--- Start of Supplied data ---

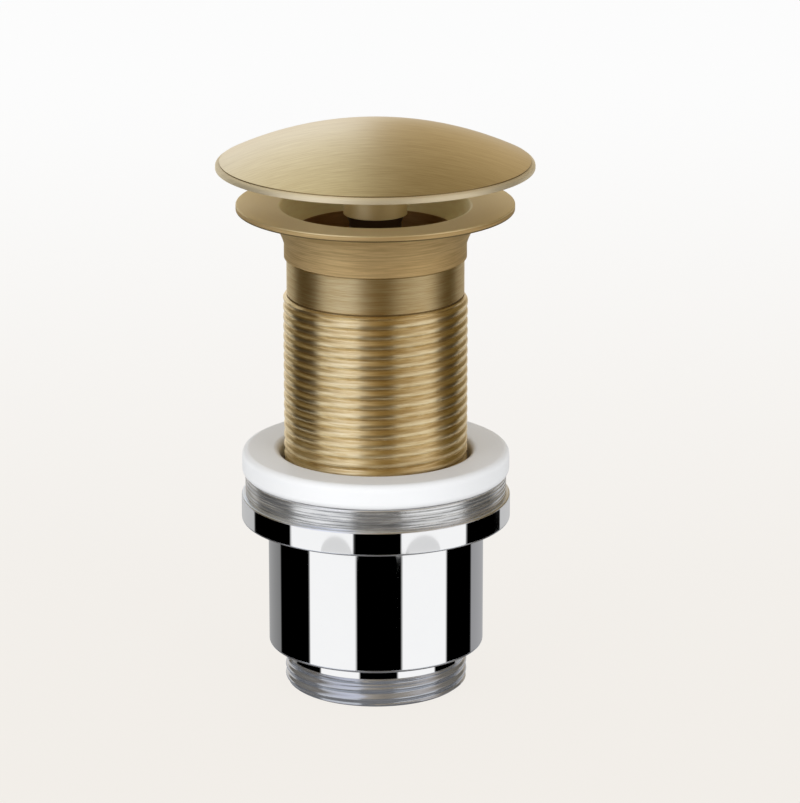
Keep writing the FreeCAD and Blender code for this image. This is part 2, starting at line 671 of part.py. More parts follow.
def build_cap_boss():
    """Boss under the cap: shoulder over the seal, clip groove and blind threaded bore."""
    body = new_body("cap_boss")
    bore = R_STUD_HOLE
    outer, shoulder = half("boss_dia"), half("boss_shoulder_dia")
    end = total(Z_HEAD, size("stud_reach"), size("boss_bore_room"))
    under = total(Z_DISC_TOP, size("face_play"))
    deep = total(outer, "-" + size("clip_groove"))
    clip_top = total(Z_CLIP, size("clip_thick"))
    foot = total(Z_BOSS, size("face_play"))
    turned = revolve(body, "boss_turning", [
        (bore, foot), (outer, foot), (outer, Z_CLIP), (deep, Z_CLIP), (deep, clip_top),
        (outer, clip_top), (outer, under), (shoulder, under), (shoulder, Z_PAD),
        ("0", Z_PAD), ("0", end), (bore, end)])
    dress(body, "boss_foot", "Chamfer", turned, [(outer, foot)], size("boss_bevel"))
    return body


def build_seal_clip():
    """Retaining clip in the boss's groove, under the seal disc."""
    body = new_body("seal_clip")
    inner = total(half("boss_dia"), "-" + size("clip_groove"))
    ring(body, "clip_turning", inner, half("clip_dia"), Z_CLIP,
         total(Z_CLIP, size("clip_thick")))
    sketch = new_sketch(body, "clip_gap_outline", "XY_Plane", total(Z_CLIP, "-" + PAST))
    side, near, far = half("clip_opening"), f"({inner} / 2)", total(half("clip_dia"), PAST)
    add_outline(sketch, [(near, f"(-{side})"), (far, f"(-{side})"), (far, side), (near, side)])
    gap = body.newObject("PartDesign::Pocket", "clip_gap")
    gap.Profile = sketch
    gap.Reversed = True
    gap.setExpression("Length", total(size("clip_thick"), PAST, PAST))
    return body


def build_seal_disc():
    """Disc on the boss that carries the rubber seal."""
    body = new_body("seal_disc")
    ring(body, "disc_turning", total(half("boss_dia"), size("run_fit")), half("disc_dia"),
         Z_DISC, Z_DISC_TOP)
    return body


def build_cap_seal():
    """Rubber seal: a C section that grips the disc, with a flat lip that closes on the flange."""
    body = new_body("cap_seal")
    disc, lip = half("disc_dia"), half("seal_dia")
    grip = total(disc, "-" + size("seal_lip"))
    core = total(disc, size("seal_wall"))
    top = total(Z_LIP, size("seal_lip_thick"))
    turned = revolve(body, "seal_turning", [
        (grip, Z_SEAL), (core, Z_SEAL), (core, Z_LIP), (lip, Z_LIP), (lip, top), (grip, top),
        (grip, Z_DISC_TOP), (disc, Z_DISC_TOP), (disc, Z_DISC), (grip, Z_DISC)])
    dress(body, "seal_edge", "Fillet", turned, [(lip, top)], size("seal_round"))
    return body


def build_basin_washer():
    """White washer that is clamped against the underside of the basin."""
    body = new_body("basin_washer")
    inner, outer = R_WASHER_HOLE, half("washer_dia")
    top = total(Z_COLLAR_TOP, size("washer_thick"))
    turned = ring(body, "gasket_turning", inner, outer, Z_COLLAR_TOP, top)
    dress(body, "gasket_edges", "Fillet", turned,
          [(inner, top), (outer, top), (outer, Z_COLLAR_TOP)], size("washer_round"))
    return body


def build_lower_body():
    """Chromed lower body: collar, clamping rim, cup and threaded tail in one piece."""
    body = new_body("lower_body")
    tail, tail_bore = half("thread_dia"), half("tail_bore_dia")
    cup, clamp, collar = half("cup_dia"), half("clamp_dia"), half("collar_dia")
    nut = R_NUT
    chamber = total(cup, "-" + size("cup_wall"))
    floor = total(Z_CUP, size("cup_floor"))
    nut_end = total(Z_COLLAR_TOP, "-" + size("nut_thread_length"))
    turned = revolve(body, "lower_turning", [
        (tail_bore, "0"), (tail, "0"), (tail, Z_CUP), (cup, Z_CUP), (cup, Z_CLAMP),
        (clamp, Z_CLAMP), (clamp, Z_COLLAR), (collar, Z_COLLAR), (collar, Z_COLLAR_TOP),
        (nut, Z_COLLAR_TOP), (nut, nut_end), (chamber, nut_end), (chamber, floor),
        (tail_bore, floor)])
    bevel = dress(body, "cup_foot", "Chamfer", turned, [(cup, Z_CUP)], size("cup_bevel"))
    edges = dress(body, "clamp_edges", "Chamfer", bevel, [(clamp, Z_CLAMP), (clamp, Z_COLLAR)],
                  size("clamp_bevel"))
    dress(body, "tail_lead", "Chamfer", edges, [(tail, "0")], size("tail_bevel"))
    return body


def add_collar_grooves(body):
    """Three shallow turned grooves round the collar."""
    outer = half("collar_dia")
    middle = total(Z_COLLAR, half("collar_length"))
    for index in (-1, 0, 1):
        level = total(middle, f"({index} * Sizes.collar_groove_pitch)")
        out = total(outer, size("collar_groove"))
        width = half("collar_groove_pitch")
        groove(body, f"collar_groove_{index + 2}", [
            (total(outer, "-" + size("collar_groove")), level),
            (out, total(level, "-" + width)), (out, total(level, width))])


def build_all():
    """Builds every piece and returns the bodies."""
    bodies = [build_flange_body(), build_spider(), build_end_plug(), build_lock_washer(),
              build_lock_nut(), build_housing(), build_guide_bush(), build_wiper_ring(),
              build_plunger(), build_plunger_stud(), build_rotor(), build_spring(),
              build_cap(), build_cap_boss(), build_seal_clip(), build_seal_disc(),
              build_cap_seal(), build_basin_washer(), build_lower_body()]
    add_collar_grooves(bodies[-1])
    DOC.recompute()
    return bodies


def check(bodies):
    """Stops on any failed object, empty shape or body of more than one solid."""
    for item in DOC.Objects:
        if "Invalid" in item.State or "Error" in item.State:
            raise RuntimeError(f"{item.Name} failed: {item.State}")
    for body in bodies:
        shape = body.Shape
        if shape.isNull() or not shape.isValid() or len(shape.Solids) != 1:
            raise RuntimeError(f"{body.Label}: shape is empty, broken or in pieces")


def export(bodies):
    """Writes each piece to a file with its own name."""
    os.makedirs("parts", exist_ok=True)
    for body in bodies:
        solid = body.Shape.Solids[0]
        solid.exportStep(os.path.join("parts", f"{body.Label}.step"))
        box = solid.BoundBox
        print(f"{body.Label:18s} {solid.Volume:10.1f} mm3  z {box.ZMin:7.2f} to {box.ZMax:7.2f}"
              f"  r {max(box.XMax, -box.XMin):6.2f}")


PIECES = build_all()
check(PIECES)
export(PIECES)
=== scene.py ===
"""Looks of the pop up basin waste: brushed brass over a chromed lower body, in a pale studio."""
import logging
import math
from dataclasses import dataclass, replace
from enum import Enum
from typing import ClassVar, Iterable, NamedTuple, Sequence, TypeAlias

import bmesh
import bpy
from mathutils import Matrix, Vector


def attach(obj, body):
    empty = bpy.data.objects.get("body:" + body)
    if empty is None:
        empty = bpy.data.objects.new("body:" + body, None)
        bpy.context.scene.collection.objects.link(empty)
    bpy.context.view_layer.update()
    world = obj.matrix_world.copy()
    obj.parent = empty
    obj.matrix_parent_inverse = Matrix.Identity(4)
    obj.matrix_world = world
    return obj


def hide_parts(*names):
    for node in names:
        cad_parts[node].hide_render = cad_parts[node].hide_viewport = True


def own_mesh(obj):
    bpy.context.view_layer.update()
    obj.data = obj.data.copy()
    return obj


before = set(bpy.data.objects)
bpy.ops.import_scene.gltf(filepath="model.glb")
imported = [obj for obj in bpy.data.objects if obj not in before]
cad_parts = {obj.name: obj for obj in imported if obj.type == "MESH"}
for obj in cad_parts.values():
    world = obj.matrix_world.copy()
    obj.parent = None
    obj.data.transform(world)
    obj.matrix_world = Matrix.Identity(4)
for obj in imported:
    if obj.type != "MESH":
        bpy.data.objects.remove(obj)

LOG = logging.getLogger("basin_waste")
MM = 0.001
TURN = 2 * math.pi
HALF_TURN = 180.0

# Tolerances of a turned mesh: welding and flat edges in metres, the others in millimetres.
WELD = 2e-7
FLAT = 1e-7
ON_AXIS = 1e-6
SAME_HEIGHT = 1e-4
THREAD_WALL = 3.0
# Distance in millimetres from a rounding to the row that holds the flat beside it.
SUPPORT = 0.03

# Numbers of the colour sockets of a Mix node.
MIX_FIRST, MIX_SECOND, MIX_RESULT = 6, 7, 2
# Scale, detail and roughness of the noise in a finish's fine and broad marks.
FINE_NOISE = (4.0, 3.0, 0.6)
BROAD_NOISE = (0.8, 2.0, 0.5)
BROAD_SHARE = 0.25
# Marks round the axis: their share of a streak, and the gap in metres that keeps them whole there.
ROUND_SHARE = 10
AXIS_GAP = 0.0005
# Turns the spread of reflections from along the tangent to across it.
QUARTER_TURN = 0.25

Value: TypeAlias = "Signal | float"
Colour = tuple[float, float, float]
Place = tuple[float, float, float]
Band = tuple[float, float, float]
Point = tuple[float, float]
Mesh = bmesh.types.BMesh
Ring = list[bmesh.types.BMVert]
Stops = tuple[tuple[float, Colour], ...]


class Signal:
    """The output of a shader node, used like a number in an expression."""

    def __init__(self, graph: "ShaderGraph", socket: bpy.types.NodeSocket) -> None:
        """Keeps the node tree's builder and the socket."""
        self.graph = graph
        self.socket = socket

    def __add__(self, other: Value) -> "Signal":
        """self + other."""
        return self.graph.math("ADD", self, other)

    def __radd__(self, other: Value) -> "Signal":
        """other + self."""
        return self.graph.math("ADD", other, self)

    def __sub__(self, other: Value) -> "Signal":
        """self - other."""
        return self.graph.math("SUBTRACT", self, other)

    def __rsub__(self, other: Value) -> "Signal":
        """other - self."""
        return self.graph.math("SUBTRACT", other, self)

    def __mul__(self, other: Value) -> "Signal":
        """self * other."""
        return self.graph.math("MULTIPLY", self, other)

    def __rmul__(self, other: Value) -> "Signal":
        """other * self."""
        return self.graph.math("MULTIPLY", other, self)

    def __truediv__(self, other: Value) -> "Signal":
        """self / other."""
        return self.graph.math("DIVIDE", self, other)

    def __rtruediv__(self, other: Value) -> "Signal":
        """other / self."""
        return self.graph.math("DIVIDE", other, self)

    def __neg__(self) -> "Signal":
        """-self."""
        return self * -1.0

    def clamped(self) -> "Signal":
        """The value held between 0 and 1."""
        return self.graph.math("MINIMUM", self.graph.math("MAXIMUM", self, 0.0), 1.0)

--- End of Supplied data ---

### Written instruction
Reproduce exactly the lines from the line with "if shape.isNull() or" through the line with "if empty is", both end lines included, and only those lines.

### Finished answer
        if shape.isNull() or not shape.isValid() or len(shape.Solids) != 1:
            raise RuntimeError(f"{body.Label}: shape is empty, broken or in pieces")


def export(bodies):
    """Writes each piece to a file with its own name."""
    os.makedirs("parts", exist_ok=True)
    for body in bodies:
        solid = body.Shape.Solids[0]
        solid.exportStep(os.path.join("parts", f"{body.Label}.step"))
        box = solid.BoundBox
        print(f"{body.Label:18s} {solid.Volume:10.1f} mm3  z {box.ZMin:7.2f} to {box.ZMax:7.2f}"
              f"  r {max(box.XMax, -box.XMin):6.2f}")


PIECES = build_all()
check(PIECES)
export(PIECES)
=== scene.py ===
"""Looks of the pop up basin waste: brushed brass over a chromed lower body, in a pale studio."""
import logging
import math
from dataclasses import dataclass, replace
from enum import Enum
from typing import ClassVar, Iterable, NamedTuple, Sequence, TypeAlias

import bmesh
import bpy
from mathutils import Matrix, Vector


def attach(obj, body):
    empty = bpy.data.objects.get("body:" + body)
    if empty is None:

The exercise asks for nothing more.